# Solved: Error message from antivirus



## livefortoday6491 (Apr 25, 2009)

I keep getting this error message from my Antivirus. Please see attachment. Can anyone tell me what is means where to find it and how to stop it please?
Mac Mini OS X 10.9.1 running Mavericks.


----------



## Headrush (Feb 9, 2005)

You'll have better luck posting the output from the Console app when this happens.
Hopefully the app posts valuable info there or we can see any OS related errors that might be part of the problem.

That error message you posted really isn't helpful and we'd all just be guessing based on that alone.


----------



## livefortoday6491 (Apr 25, 2009)

Console report is so long I cannot send it. If you could give me a clue to how to locate the important bit I would be grateful?


----------



## Headrush (Feb 9, 2005)

Sorry, it's hard to say what to look or, especially since sometimes applications don't post anything.

Best method is open Console, click the *Clear Display*, now leave Console running in background window and run your antivirus software. Once the error pops up, switch to Console window and look at last 25 or so lines for anything related to Antivirus or disk errors.


----------



## livefortoday6491 (Apr 25, 2009)

I have decided to stop using Avast and have gone back to ClamXav but thank you for you help.


----------



## livefortoday6491 (Apr 25, 2009)

I have gone back to Avast and have attached the Console report. Please can you help?


----------



## Headrush (Feb 9, 2005)

The log is cut off, need to see entire sentence.

Even from that you can see from line 6 that it is having an issue reading/writing a file in /Library/Application Support folder.

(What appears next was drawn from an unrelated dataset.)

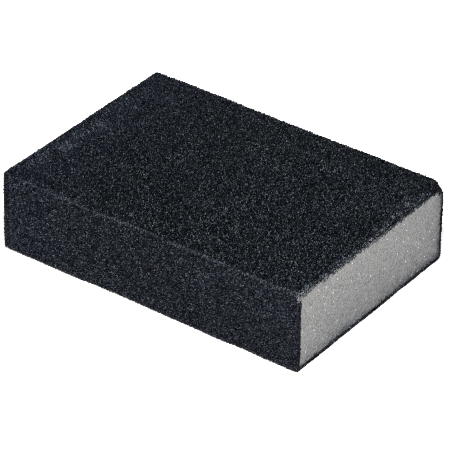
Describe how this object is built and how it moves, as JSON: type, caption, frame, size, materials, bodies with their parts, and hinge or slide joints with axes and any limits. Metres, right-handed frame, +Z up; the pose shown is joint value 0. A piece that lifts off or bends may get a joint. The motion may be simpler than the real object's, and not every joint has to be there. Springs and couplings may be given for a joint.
{
  "type": "sanding block",
  "caption": "Rectangular foam sanding block with a grey foam core, bare at both cut ends, and black abrasive coats on the top, bottom and both long sides.",
  "frame": {"origin": "centre of the bottom working face", "axes": "+X along the length, from one bare cut end to the other; the front long side faces -Y; +Z up through the thickness"},
  "size_m": [0.1, 0.07, 0.025],
  "materials": {
    "foam": "light grey flexible open-cell foam, matte, fine cells, cut faces bare",
    "bond_resin": "thin black resin layer that soaks a little into the foam, matte",
    "abrasive_grit": "black abrasive grains held in size resin, coarse to medium, rough, with small light glints"
  },
  "bodies": {
    "root": {"foam_core": "foam", "top_bond_coat": "bond_resin", "bottom_bond_coat": "bond_resin", "front_bond_coat": "bond_resin", "rear_bond_coat": "bond_resin", "top_grit": "abrasive_grit", "bottom_grit": "abrasive_grit", "front_grit": "abrasive_grit", "rear_grit": "abrasive_grit"}
  },
  "joints": []
}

You need to click that triangle and expand for the full message and see what file it is.


----------



## livefortoday6491 (Apr 25, 2009)

Hope this is what you want?


----------



## livefortoday6491 (Apr 25, 2009)

Another console report


----------



## Headrush (Feb 9, 2005)

Do you have the OS X firewall enabled? (System Preferences -> Security)


----------



## livefortoday6491 (Apr 25, 2009)

Yes I have is that a problem? I have heard from other Mac users that Avast often throws up wrong error messages.


----------



## Headrush (Feb 9, 2005)

Well, from the limited console messages, it looks like Avast is having an issue connecting or communicating with Avast's servers. A quick search on Avast's support web site showed that there were some issues communicating when the OS X firewall was enabled.


----------



## livefortoday6491 (Apr 25, 2009)

Thanks for your help. I will not use it any more. I am trying ClamXav which seems easier to use. Thanks again.


----------